Jomo - or the joy of missing out - requests people take a break from their digital love affairs, and connect with their offline environment. Photograph: iStock
Jomo – or the joy of missing out – is the sibling of the millennial mantra Fomo or fear of missing out. Jomo refers to the unthinkable; it asks individuals to commit an act only acceptable when airborne or conserving battery. Jomo requests people take a break from their digital love affairs, and connect with their offline environment.
Society is developing into a world of tech addicts, a generation that can have an in-depth conversation using just emojis, yet are baffled by the suggestion that they converse with the person sitting across from them. It is not unknown for employees to indulge in bathroom (Instagram) breaks and under-desk texting throughout the day.
In 2017 Deloitte released a survey which found that half of all UK meals eaten at home were interrupted by individuals reaching for their smartphones. The study also found that over 4.5 million people (11 per cent of respondents) used their phone while crossing the road. And 41 per cent of those surveyed in a relationship stated they felt their partner spends too much time on their smartphone.
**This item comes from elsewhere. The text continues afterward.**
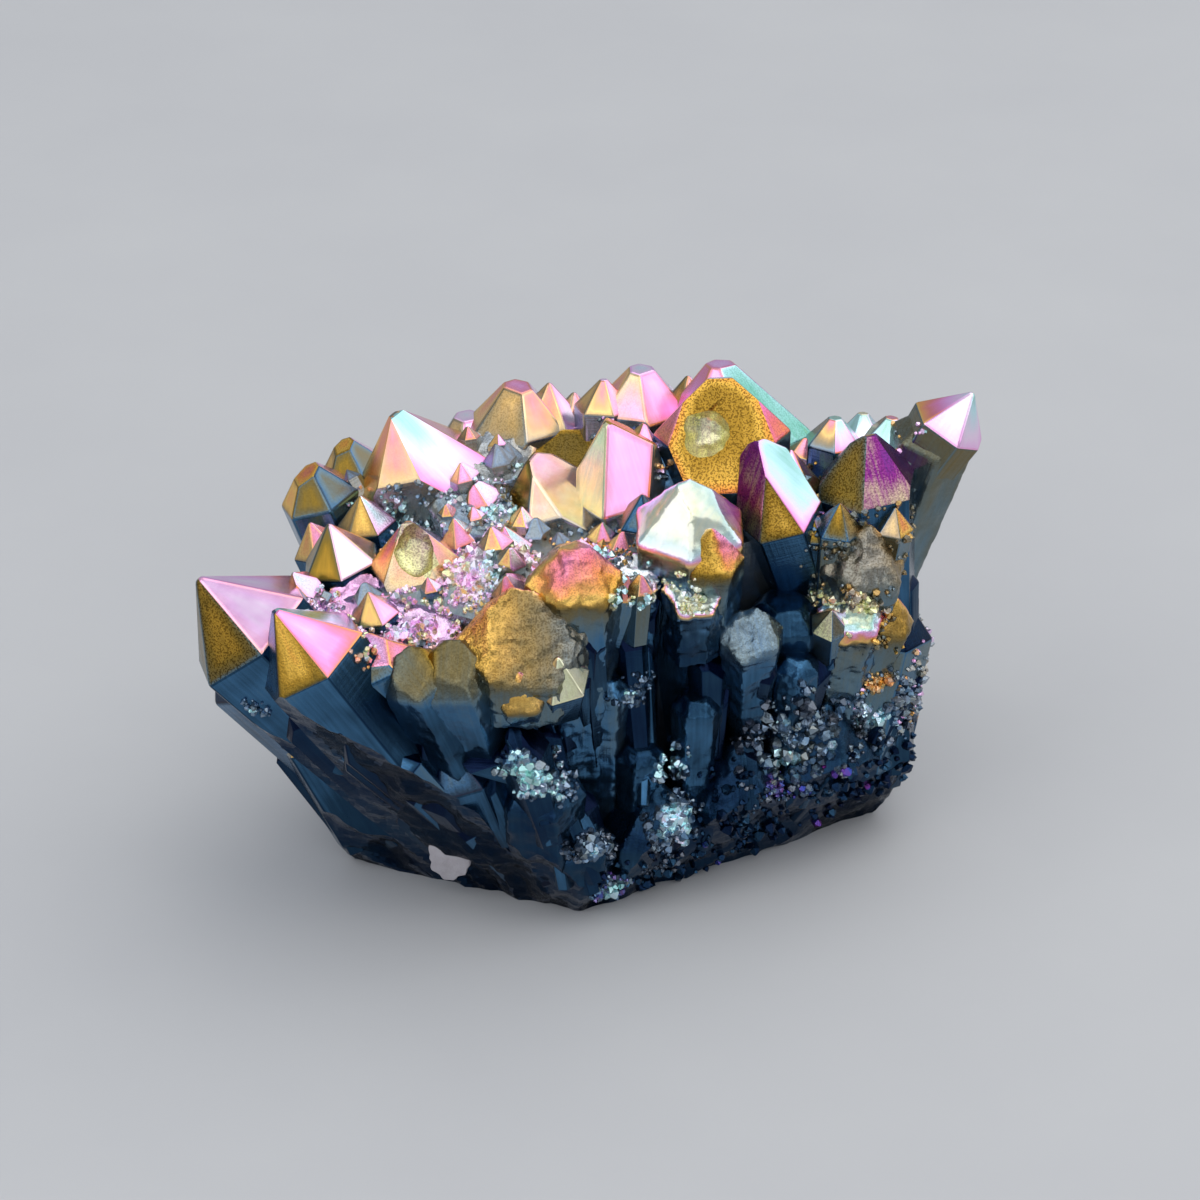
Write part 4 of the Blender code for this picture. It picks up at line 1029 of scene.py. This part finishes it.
def newMaterial(name, x):
    material = bpy.data.materials.new(name)
    material.use_nodes = True
    tree = material.node_tree
    surface = tree.nodes["Principled BSDF"]
    surface.location = (x, 0)
    tree.nodes["Material Output"].location = (x + 300, 0)
    return material, tree, surface


def node(tree, kind, x, y, **settings):
    made = tree.nodes.new(kind)
    made.location = (x, y)
    for key, value in settings.items():
        setattr(made, key, value)
    return made


def feed(tree, socket, value):
    # a number or a colour is set on the socket, an output is linked to it
    if isinstance(value, (int, float, tuple)):
        socket.default_value = value
    else:
        tree.links.new(value, socket)


def mathNode(tree, operation, x, y, *values):
    made = node(tree, "ShaderNodeMath", x, y, operation=operation)
    for socket, value in zip(made.inputs, values):
        feed(tree, socket, value)
    return made.outputs[0]


def noiseNode(tree, x, y, vector, scale, detail=3.0, roughness=0.55):
    made = node(tree, "ShaderNodeTexNoise", x, y)
    for key, value in (("Scale", scale), ("Detail", detail), ("Roughness", roughness), ("Vector", vector)):
        feed(tree, made.inputs[key], value)
    return made.outputs["Fac"]


def mixColour(tree, x, y, factor, first, second, blend="MIX"):
    made = node(tree, "ShaderNodeMix", x, y, data_type="RGBA", blend_type=blend)
    for key, value in (("Factor", factor), ("A", first), ("B", second)):
        feed(tree, made.inputs[key], value)
    return made.outputs["Result"]


def stretched(tree, y, vector, scale):
    made = node(tree, "ShaderNodeMapping", -1200, y)
    feed(tree, made.inputs["Scale"], scale)
    feed(tree, made.inputs["Vector"], vector)
    return made.outputs[0]


def addBump(tree, x, height, strength, distance):
    bump = node(tree, "ShaderNodeBump", x, -300)
    for key, value in (("Strength", strength), ("Distance", distance), ("Height", height)):
        feed(tree, bump.inputs[key], value)
    tree.links.new(bump.outputs["Normal"], tree.nodes["Principled BSDF"].inputs["Normal"])


def coatedQuartz():
    material, tree, surface = newMaterial("coatedQuartz", 1400)
    place = node(tree, "ShaderNodeTexCoord", -1400, 0)
    here, faceMap = place.outputs["Object"], place.outputs["UV"]
    coat = node(tree, "ShaderNodeAttribute", -1400, 400, attribute_name="coat")
    parts = node(tree, "ShaderNodeSeparateColor", -1200, 400)
    tree.links.new(coat.outputs["Color"], parts.inputs[0])
    film, paintedGlare, grain = parts.outputs
    # slow drift of the film, fine stipple, long streaks down the columns and bands across them
    drift = noiseNode(tree, -1000, 300, here, 260, 2.0)
    clouds = noiseNode(tree, -1000, 100, here, 900, 4.0)
    stipple = noiseNode(tree, -1000, -100, here, 8500, 1.0, 0.6)
    streak = noiseNode(tree, -1000, -300, stretched(tree, -300, faceMap, (34, 1.6, 1)), 1.0, 4.0, 0.6)
    band = noiseNode(tree, -1000, -500, stretched(tree, -500, faceMap, (1.2, 40, 1)), 1.0, 3.0, 0.6)
    grainy = mathNode(tree, "MULTIPLY", -700, 0, stipple, grain)
    film = mathNode(tree, "MULTIPLY_ADD", -700, 400, drift, 0.10, film)
    film = mathNode(tree, "MULTIPLY_ADD", -550, 400, streak, 0.06, film)
    film = mathNode(tree, "MULTIPLY_ADD", -400, 400, grainy, 0.06, film)
    film = mathNode(tree, "SUBTRACT", -250, 400, film, 0.08)
    run = node(tree, "ShaderNodeValToRGB", -100, 400)
    tree.links.new(film, run.inputs["Fac"])
    stops = run.color_ramp.elements
    while len(stops) > 1:
        stops.remove(stops[-1])
    stops[0].position = 0
    stops[0].color = (*filmRun[0][1], 1)
    for position, colour in filmRun[1:]:
        stops.new(position / 100).color = (*colour, 1)
    # painted highlight: patches of the film washed toward white, standing in for a bright light's glare
    paintedGlarePatches = mathNode(tree, "MULTIPLY_ADD", -400, 100, clouds, 0.6, 0.25)
    paintedGlareAmount = mathNode(tree, "MULTIPLY", -250, 100, paintedGlarePatches, paintedGlare)
    washed = mixColour(tree, 250, 300, paintedGlareAmount, run.outputs["Color"], (1.0, 0.97, 0.96, 1.0))
    # dark specks where the face is stippled
    dots = mathNode(tree, "GREATER_THAN", -400, -100, stipple, 0.53)
    dotAmount = mathNode(tree, "MULTIPLY", -250, -100, dots, grain)
    dotSoft = mathNode(tree, "MULTIPLY", -100, -100, dotAmount, 0.75)
    specked = mixColour(tree, 450, 300, dotSoft, washed, (0.10, 0.075, 0.03, 1.0), "MULTIPLY")
    tree.links.new(specked, surface.inputs["Base Color"])
    # points shine a little more than the sides
    onPoint = mathNode(tree, "GREATER_THAN", 100, 600, coat.outputs["Alpha"], 0.25)
    metal = mathNode(tree, "MULTIPLY_ADD", 250, 600, onPoint, 0.04, 0.90)
    tree.links.new(metal, surface.inputs["Metallic"])
    surface.inputs["Specular IOR Level"].default_value = 0.4
    rough = mathNode(tree, "MULTIPLY_ADD", 450, -100, clouds, 0.18, 0.12)
    rougher = mathNode(tree, "MULTIPLY_ADD", 600, -100, grain, 0.18, rough)
    tree.links.new(rougher, surface.inputs["Roughness"])
    # relief: streaks and bands on the sides, stipple where grainy
    onSide = mathNode(tree, "LESS_THAN", 100, -450, coat.outputs["Alpha"], 0.25)
    relief = mathNode(tree, "MULTIPLY", 250, -300, streak, 0.5)
    relief = mathNode(tree, "MULTIPLY_ADD", 400, -300, band, 0.35, relief)
    relief = mathNode(tree, "MULTIPLY", 450, -450, relief, onSide)
    relief = mathNode(tree, "MULTIPLY_ADD", 550, -300, grainy, 0.8, relief)
    relief = mathNode(tree, "MULTIPLY_ADD", 700, -300, clouds, 0.15, relief)
    addBump(tree, 1000, relief, 0.35, 0.00016)
    return material


def bareQuartz():
    material, tree, surface = newMaterial("bareQuartz", 600)
    here = node(tree, "ShaderNodeTexCoord", -800, 0).outputs["Object"]
    clouds = noiseNode(tree, -600, 100, here, 1100, 4.0)
    sugar = noiseNode(tree, -600, -150, here, 6500, 2.0, 0.7)
    colour = mixColour(tree, -200, 100, clouds, (0.33, 0.29, 0.31, 1.0), (0.62, 0.60, 0.63, 1.0))
    tree.links.new(colour, surface.inputs["Base Color"])
    rough = mathNode(tree, "MULTIPLY_ADD", -200, -150, sugar, 0.25, 0.35)
    tree.links.new(rough, surface.inputs["Roughness"])
    addBump(tree, 300, sugar, 0.4, 0.00015)
    return material


coated, bare = coatedQuartz(), bareQuartz()
for piece in pieces:
    piece.data.materials.clear()
    piece.data.materials.append(bare if piece == flake else coated)
    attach(piece, "root")
    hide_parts("quartz_cluster")
print("pieces dressed", len(pieces))


# floor, light, camera
def paleFloor():
    bpy.ops.mesh.primitive_plane_add(size=1.6, location=(0, 0, 0))
    floor = bpy.context.object
    floor.name = "paleFloor"
    material, tree, surface = newMaterial("paleTable", 0)
    place = node(tree, "ShaderNodeTexCoord", -800, 0)
    fine = noiseNode(tree, -600, 0, place.outputs["Object"], 40, 4.0)
    colour = mixColour(tree, -300, 0, fine, (0.50, 0.50, 0.51, 1), (0.56, 0.56, 0.56, 1))
    tree.links.new(colour, surface.inputs["Base Color"])
    surface.inputs["Roughness"].default_value = 0.7
    floor.data.materials.append(material)


lights = {  # place in metres, side in metres, watts, colour
    "key": ((0.34, 0.12, 0.42), 0.90, 1.9, (1.0, 0.98, 0.95)),
    "overhead": ((0.0, 0.10, 0.50), 0.70, 0.4, (1.0, 1.0, 1.0)),
    "frontTop": ((0.02, -0.42, 0.50), 0.75, 1.15, (1.0, 1.0, 1.0)),
    "left": ((-0.40, -0.20, 0.40), 0.55, 0.80, (0.97, 0.98, 1.0)),
    "front": ((0.10, -0.60, 0.16), 0.40, 0.14, (0.75, 0.88, 1.0)),
}
sky = {"colour": (0.82, 0.89, 1.0, 1), "strength": 0.48}


def addLights():
    for name, (spot, size, power, colour) in lights.items():
        bpy.ops.object.light_add(type="AREA", location=spot)
        lamp = bpy.context.object
        lamp.name = name + "Light"
        lamp.data.shape = "SQUARE"
        lamp.data.size = size
        lamp.data.energy = power
        lamp.data.color = colour
        lamp.rotation_euler = (Vector((0, 0, 0.015)) - Vector(spot)).to_track_quat("-Z", "Y").to_euler()
    world = bpy.data.worlds.new("studio")
    bpy.context.scene.world = world
    world.use_nodes = True
    background = world.node_tree.nodes["Background"]
    background.inputs["Color"].default_value = sky["colour"]
    background.inputs["Strength"].default_value = sky["strength"]


view = {"target": (0.476, -1.366, 17.8), "distance": 253.2, "elevation": 30.0, "lens": 120.0}  # mm, degrees


def addCamera():
    spot = (Vector(view["target"]) + direction(-90, view["elevation"]) * view["distance"]) * mm
    bpy.ops.object.camera_add(location=spot, rotation=(math.radians(90 - view["elevation"]), 0, 0))
    camera = bpy.context.object
    camera.data.lens = view["lens"]
    camera.data.sensor_width = 36
    camera.data.clip_start = 0.01
    bpy.context.scene.camera = camera


deselectAll()
paleFloor()
addLights()
addCamera()
bpy.context.scene.view_settings.view_transform = "Standard"
print("stage, lights and camera set")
With research promoting the harms of excessive technology use, even tech giants are beginning to advocate in favour of Jomo. Two of the largest smartphone developers Google and Apple have announced measures to try and combat digital overuse. They will both launch tools to help users track how long they spend on their device as well as notifications to remind them to enjoy a little Jomo.
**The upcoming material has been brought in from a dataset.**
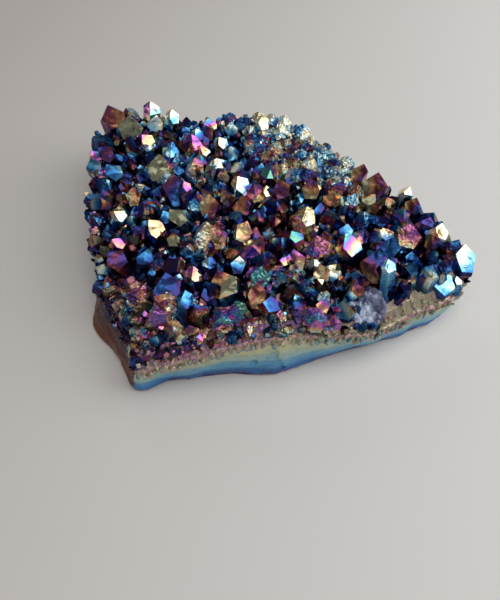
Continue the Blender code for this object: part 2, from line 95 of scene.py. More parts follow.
# x, y, radius, height of the point over the rock, lean, lean direction, direction of face 0, lesser faces held back,
# film thickness (None: by place), how rough (0 smooth, 1 broken)
STANDING = [
    (-39.0, 34.2, 3.9, 8.0, 24, 130, -60, 0.30, 0.17, 0),
    (-35.2, 28.1, 3.4, 6.0, 16, 75, -95, 0.45, 0.62, 0),
    (-30.2, 35.6, 2.6, 5.8, 20, 95, -70, 0.20, 0.78, 0),
    (-29.1, 29.2, 2.4, 5.4, 12, 20, -110, 0.15, 0.60, 0),
    (-24.2, 31.3, 2.1, 5.2, 20, 80, -40, 0.25, 0.55, 0),
    (-17.5, 22.2, 3.0, 5.8, 14, 100, -80, 0.20, 0.80, 0),
    (-28.2, 24.1, 2.5, 5.4, 10, 200, -30, 0.30, 0.76, 0),
    (-8.2, 23.3, 2.2, 5.0, 22, 150, -75, 0.35, 0.60, 0),
    (-24.7, 18.8, 2.5, 5.4, 18, 10, -120, 0.20, 0.33, 0),
    (-34.1, 13.3, 2.8, 5.4, 22, 185, -50, 0.30, 0.40, 0),
    (-36.6, 20.6, 2.6, 5.0, 34, 175, -100, 0.25, 0.12, 0),
    (-26.0, 12.1, 3.4, 6.2, 12, 60, -85, 0.15, 0.72, 0),
    (-3.1, 6.1, 2.2, 5.0, 18, 140, -65, 0.40, 0.56, 0),
    (-19.8, 4.6, 4.1, 7.0, 8, 110, -100, 0.35, 0.14, 0),
    (-0.6, 3.0, 2.0, 4.8, 16, 30, -45, 0.20, 0.55, 0),
    (0.3, 30.1, 2.2, 4.6, 26, 90, -90, 0.30, 0.66, 0),
    (-6.9, 28.9, 2.1, 4.6, 20, 120, -70, 0.20, 0.58, 0),
    (-12.6, -1.6, 2.8, 5.6, 14, 80, -88, 0.45, 0.68, 0),
    (-4.5, 2.1, 2.3, 5.2, 16, 260, -60, 0.25, 0.06, 0),
    (-16.4, -3.2, 2.5, 5.2, 24, 190, -105, 0.30, 0.64, 0),
    (-23.2, -7.6, 2.8, 5.6, 14, 150, -80, 0.20, 0.28, 0),
    (-25.4, -6.8, 2.3, 5.0, 18, 210, -40, 0.35, 0.12, 0),
    (-31.0, -2.8, 2.3, 5.2, 20, 170, -70, 0.25, 0.62, 0),
    (-20.6, -9.1, 2.3, 4.8, 12, 300, -95, 0.30, 0.08, 0),
    (-12.1, -8.7, 4.1, 6.4, 6, 60, -75, 0.10, 0.72, 1),
    (-6.7, -8.8, 2.5, 5.2, 20, 20, -100, 0.45, 0.78, 0),
    (26.5, 5.6, 3.3, 5.6, 20, 70, -80, 0.30, 0.06, 0),
    (22.9, 11.5, 2.3, 4.6, 26, 60, -60, 0.20, 0.68, 0),
    (32.3, 2.6, 2.1, 4.6, 24, 40, -50, 0.30, 0.55, 0),
    (33.9, -1.0, 2.4, 4.8, 22, 50, -95, 0.20, 0.13, 0),
    (12.2, 4.3, 2.8, 5.2, 14, 100, -110, 0.25, 0.72, 0),
    (13.1, 2.0, 2.2, 5.0, 20, 10, -70, 0.30, 0.67, 0),
    (6.3, 5.6, 2.6, 5.2, 16, 190, -85, 0.35, 0.07, 0),
    (10.3, -7.1, 2.9, 6.4, 18, 96, -92, 0.30, 0.60, 0.35),
    (20.5, -15.0, 3.3, 6.2, 16, 120, -62, 0.20, 0.80, 0),
    (32.1, -10.8, 2.8, 5.4, 14, 80, -86, 0.40, 0.82, 0.3),
    (29.0, -8.9, 2.6, 5.0, 24, 130, -70, 0.25, 0.62, 0.9),
    (37.4, -9.2, 2.2, 4.8, 26, 30, -50, 0.30, 0.56, 0),
    (37.2, -8.8, 2.2, 4.8, 16, 280, -80, 0.20, 0.05, 0),
    (36.3, -4.5, 2.1, 4.4, 30, 50, -100, 0.30, 0.14, 0),
    (43.9, -15.4, 3.2, 5.6, 24, 60, -62, 0.35, 0.50, 0),
    (40.2, -19.4, 3.4, 5.2, 10, 120, -66, 0.40, 0.47, 0),
    (37.6, -15.3, 1.7, 3.4, 24, 330, -75, 0.20, 0.16, 0),
    (38.8, -16.5, 2.0, 3.6, 14, 170, -95, 0.15, 0.95, 0.2),
    (24.0, -19.6, 3.6, 6.4, 17, 96, -90, 0.45, 0.33, 0),
    (26.3, -14.6, 2.8, 5.4, 20, 60, -110, 0.20, 0.86, 0),
    (12.9, -11.3, 3.1, 5.6, 12, 140, -80, 0.10, 0.70, 0.8),
    (8.1, -12.9, 2.5, 4.8, 20, 250, -60, 0.25, 0.88, 0),
    (14.1, -17.8, 2.0, 5.0, 18, 210, -90, 0.30, 0.72, 0),
    (13.5, -17.6, 2.0, 4.4, 14, 330, -70, 0.30, 0.74, 0),
    (7.5, -16.9, 2.5, 4.4, 22, 230, -95, 0.20, 0.96, 0.6),
    (-6.1, -19.9, 2.2, 4.8, 20, 80, -84, 0.30, 0.58, 0),
    (-6.4, -23.6, 3.3, 5.8, 14, 160, -74, 0.30, 0.74, 0),
    (-1.3, -22.6, 2.6, 4.8, 18, 270, -88, 0.25, 0.18, 0),
    (-0.8, -18.8, 3.1, 5.4, 8, 40, -100, 0.10, 0.84, 0.8),
    (-19.2, -26.1, 3.2, 5.6, 16, 110, -78, 0.30, 0.24, 0),
    (-17.9, -26.8, 2.1, 4.4, 20, 30, -64, 0.35, 0.42, 0),
    (-25.1, -21.4, 2.4, 4.4, 28, 240, -90, 0.20, 0.70, 0.5),
    (-19.6, -23.9, 2.4, 4.2, 26, 250, -70, 0.25, 0.72, 0.5),
    (-20.6, -27.2, 2.4, 3.6, 22, 220, -80, 0.15, 0.82, 0.8),
    (-8.6, -27.0, 2.5, 4.4, 26, 265, -92, 0.10, 0.84, 0.8),
    (10.1, -26.5, 2.5, 4.4, 30, 275, -86, 0.15, 0.83, 0.8),
    (13.3, -26.9, 2.1, 4.0, 34, 285, -78, 0.20, 0.82, 0.8),
    (-4.1, -27.0, 2.3, 4.6, 18, 200, -100, 0.20, 0.88, 0.6),
    (0.5, -24.6, 2.1, 4.6, 22, 290, -70, 0.30, 0.86, 0),
    (8.3, -29.4, 2.3, 3.6, 14, 120, -84, 0.25, 0.07, 0),
    (18.5, -21.0, 2.2, 4.4, 20, 300, -60, 0.30, 0.70, 0),
    (11.6, -26.5, 2.2, 4.4, 16, 60, -96, 0.25, 0.92, 0),
    (-29.2, -14.8, 2.8, 4.6, 22, 185, -70, 0.20, 0.14, 0),
    (-27.2, -13.7, 2.3, 4.6, 16, 320, -90, 0.30, 0.32, 0),
    (24.6, -20.6, 1.8, 7.2, 10, 20, -40, 0.30, 0.40, 0),
    (24.2, -28.0, 1.0, 1.6, 8, 90, -80, 0.20, 0.34, 0),
    (12.4, -20.6, 1.3, 5.0, 12, 250, -70, 0.20, 0.12, 0),
    (43.2, -18.0, 1.5, 3.2, 16, 40, -60, 0.25, 0.30, 0),
    (-19.4, 3.9, 1.6, 7.2, 10, 0, -60, 0.25, 0.78, 0),
]
BARE = (22.1, -24.0, 3.8)  # the patch where the coating has come off: x, y, radius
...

FedEx have asked their employees to leave smartphones at home. Irish hotels including Kelly’s hotel in Rosslare, The Monart destination spa in Wexford and Aghadoe Heights Hotel, Killarney have implemented initiatives to encourage guests to disconnect and embrace their surroundings.
While these actions appear positive, however, the issue of keeping your digital health in check may be more complex than a hunger for the latest Love Island scandal or updates on Brexit. Can neglecting your “digital health” have a detrimental impact on your physical and mental wellbeing?
Peadar Maxwell, a Wexford chartered psychologist, says “staring, head down into a screen does not facilitate the development of communication skills such as understanding facial expression and the emotional parts of the language”.
Maxwell agrees with researchers who suggest digital devices can be addictive. “Their use can alter our mood, triggering feelings of satisfaction [more likes] or loneliness [everyone else looks great or is having more fun]” he says.
However, this all sounds like a breeze until you are 20 minutes into your digital purge and spot the perfect Instagram shot. Aidan Healy is a co-founder of UnPlug a specialist consultancy which examines how technology shapes the way people interact with the world. He offered some practical tips on how to kick-start your digital diet.
Do a digital de-clutter. Healy suggests people should treat their phone like a wardrobe and carry out regular clearouts. “What apps are on your phone, what things might you be subscribed to, who’s on your social media feed, what notifications are you getting, what interrupts you?”
Second, he offers a simple rule to remind people when they need to inject some Jomo. “I would say when you are with people, and you really want to be with them, I think that should be ‘protected time’.”
Lastly, you may need to accept your relationship with technology is dysfunctional and you could be using it as a crutch to avoid more distressing aspects of life.
“I think it’s a funny trade-off and the trade-off is this – no human being likes experiencing negative emotional states. If I feel bored I can immediately open up my phone and be entertained, if I feel lonely I can go onto Facebook and say hi to like 40 people, if I am single and want to go on a date I can immediately go on to Tinder. I think by constantly jumping into that stuff we take away from some of the depth that comes from going through that feeling”.
Jomo is about independence, unshackling yourself from the burden of social engagements and seeking respite and for many, that requires ditching all things digital.
Google has announced its “digital wellbeing” initiative with the promise that “great technology should improve life, not distract from it”. The company’s CEO Sundar Pichai announced the addition at their annual developer conference with the words “Joy of Missing Out” projected behind him.
The companies latest Android phone will have a dashboard which offers an overview of phone usage indicating how frequently you use apps, how many notifications you get, and how much time you spend on your device. You can even schedule breaks to remind yourself to reflect before watching that funny cat video for the hundredth time.
Apple is also backing the “digital health” trend. The ios12 will have a “screen time” feature which will track how much time you’re spending on your device.
Some Irish businesses are requesting people to return to a pre-1973 world before mobile phones roamed the earth.
Both restaurants in Kelly’s hotel in Rosslare, Co Wexford, are mobile-free zones. Managing director Billy Kelly says “sometimes when people are talking on the phone they think the person has to hear them in Australia”.
He feels this can “dominate the room” and disrupt fellow diners. He maintains “an area to dine is to relax and enjoy the experience”.
The Monart destination spa in Wexford offers guests the opportunity to take part in a digital detox, General manager Mark Browne says this is “an opportunity to take a break from the constant everyday commitment to mobile phone and digital device use”.
“Much research has been carried out on the stress associated with digital devices, so we are fully onboard with taking time out and relieving this stress,” Browne says.
A softer approach is adopted by the Aghadoe Heights Hotel & Spa which asks guests to keep their phones on silent while they dine. Hotel general manager Niall Coffey says although not compulsory “when phones are put away this allows families and friends to truly engage with each other and immerse themselves in their dining experience”.
So if you feel like cutting back on your screen time, think beyond how much time you spend on your device and ruminate on why.